**TASK DETAILS**
Return, exactly as written, every line from the first line of the data below through the line that contains "return place[:, None]".

**MATERIAL PROVIDED**
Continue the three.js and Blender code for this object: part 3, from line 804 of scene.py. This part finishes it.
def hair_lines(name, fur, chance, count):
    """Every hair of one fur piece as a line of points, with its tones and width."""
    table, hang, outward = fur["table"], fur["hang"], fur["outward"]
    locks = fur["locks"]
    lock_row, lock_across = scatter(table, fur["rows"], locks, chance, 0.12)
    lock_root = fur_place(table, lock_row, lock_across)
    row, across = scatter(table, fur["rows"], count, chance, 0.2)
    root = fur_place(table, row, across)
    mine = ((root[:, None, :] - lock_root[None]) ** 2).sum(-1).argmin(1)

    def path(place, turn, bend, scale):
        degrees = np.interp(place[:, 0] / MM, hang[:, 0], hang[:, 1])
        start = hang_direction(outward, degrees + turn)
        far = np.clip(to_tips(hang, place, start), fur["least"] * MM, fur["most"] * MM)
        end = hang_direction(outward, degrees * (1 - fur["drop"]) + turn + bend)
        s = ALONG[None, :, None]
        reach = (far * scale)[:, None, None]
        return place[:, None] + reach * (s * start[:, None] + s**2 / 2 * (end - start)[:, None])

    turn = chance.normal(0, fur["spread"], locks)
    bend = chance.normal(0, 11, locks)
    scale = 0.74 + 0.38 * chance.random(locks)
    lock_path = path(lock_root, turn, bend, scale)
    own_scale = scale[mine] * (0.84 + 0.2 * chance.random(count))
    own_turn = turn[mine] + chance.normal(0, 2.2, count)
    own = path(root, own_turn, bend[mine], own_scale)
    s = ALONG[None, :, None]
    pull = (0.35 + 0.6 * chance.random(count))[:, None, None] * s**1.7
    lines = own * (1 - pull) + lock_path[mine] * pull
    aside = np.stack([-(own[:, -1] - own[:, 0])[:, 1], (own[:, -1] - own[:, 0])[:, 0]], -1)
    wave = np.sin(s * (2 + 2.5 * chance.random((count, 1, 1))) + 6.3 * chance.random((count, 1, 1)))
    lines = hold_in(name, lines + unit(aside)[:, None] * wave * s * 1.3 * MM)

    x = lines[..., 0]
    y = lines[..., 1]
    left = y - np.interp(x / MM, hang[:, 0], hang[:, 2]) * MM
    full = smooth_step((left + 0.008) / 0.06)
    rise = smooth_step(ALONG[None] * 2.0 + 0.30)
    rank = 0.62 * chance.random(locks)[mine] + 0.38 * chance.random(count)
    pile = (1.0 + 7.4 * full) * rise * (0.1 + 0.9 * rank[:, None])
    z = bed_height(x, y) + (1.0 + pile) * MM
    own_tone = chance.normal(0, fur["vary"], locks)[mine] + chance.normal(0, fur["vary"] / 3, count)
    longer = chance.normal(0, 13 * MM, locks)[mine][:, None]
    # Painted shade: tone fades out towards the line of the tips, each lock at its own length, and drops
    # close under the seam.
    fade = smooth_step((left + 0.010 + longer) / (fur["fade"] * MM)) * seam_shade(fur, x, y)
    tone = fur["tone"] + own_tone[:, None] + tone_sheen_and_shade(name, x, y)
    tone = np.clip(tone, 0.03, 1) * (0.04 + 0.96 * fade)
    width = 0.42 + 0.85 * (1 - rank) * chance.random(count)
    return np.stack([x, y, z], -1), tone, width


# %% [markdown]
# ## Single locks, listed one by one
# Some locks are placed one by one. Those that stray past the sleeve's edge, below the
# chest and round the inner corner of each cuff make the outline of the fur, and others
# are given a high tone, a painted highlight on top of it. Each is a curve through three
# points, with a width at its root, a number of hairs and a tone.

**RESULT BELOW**
Continue the three.js and Blender code for this object: part 3, from line 804 of scene.py. This part finishes it.
def hair_lines(name, fur, chance, count):
    """Every hair of one fur piece as a line of points, with its tones and width."""
    table, hang, outward = fur["table"], fur["hang"], fur["outward"]
    locks = fur["locks"]
    lock_row, lock_across = scatter(table, fur["rows"], locks, chance, 0.12)
    lock_root = fur_place(table, lock_row, lock_across)
    row, across = scatter(table, fur["rows"], count, chance, 0.2)
    root = fur_place(table, row, across)
    mine = ((root[:, None, :] - lock_root[None]) ** 2).sum(-1).argmin(1)

    def path(place, turn, bend, scale):
        degrees = np.interp(place[:, 0] / MM, hang[:, 0], hang[:, 1])
        start = hang_direction(outward, degrees + turn)
        far = np.clip(to_tips(hang, place, start), fur["least"] * MM, fur["most"] * MM)
        end = hang_direction(outward, degrees * (1 - fur["drop"]) + turn + bend)
        s = ALONG[None, :, None]
        reach = (far * scale)[:, None, None]
        return place[:, None] + reach * (s * start[:, None] + s**2 / 2 * (end - start)[:, None])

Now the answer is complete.